| Head Butts |

Head butts are effective. Do you remember when you were a child playing with other children on the playground and you accidentally bumped heads with another child? Probably one of you starting crying while the other stood there confused, with little or no pain. One head struck the other in a snapping motion. The head that did the snapping had little pain, the other head had excruciating pain.
The face has a lot of fragile bones, teeth, cartilage, etc. while the skull is one big bone. The face usually comes out with the worst injury in a collision with the skull, but that does not mean the skull is immune from injury. Sometimes, after a collision, there are teeth imbedded in the top of the offending skull.
Many instructors say you should head butt using the front of the forehead near the hairline, since the bone is thicker in this area. However, if you look at the bone thickness of the skull (you see it is as thick, if not thicker, on the sides as it is in the front or back.

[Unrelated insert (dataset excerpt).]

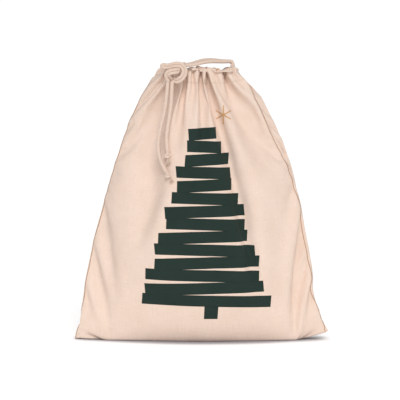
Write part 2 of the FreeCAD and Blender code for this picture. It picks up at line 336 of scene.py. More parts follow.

The skull is not round, it is more of an oval, similar to an egg: narrower from side-to-side than from front-to-back. Anyone familiar with stunts and tricks performed using an egg knows that an egg is much stronger when force is applied to it on the ends than it is from the sides. This is a characteristic of an oval object. Thus, the skull is stronger when force is applied from the front or back than it is when force is applied from the sides. The neck muscles that move the head forward and backward are much stronger than the muscles used to move the head from side to side. This means a forward or backward head but is much more powerful than one using the side of the head.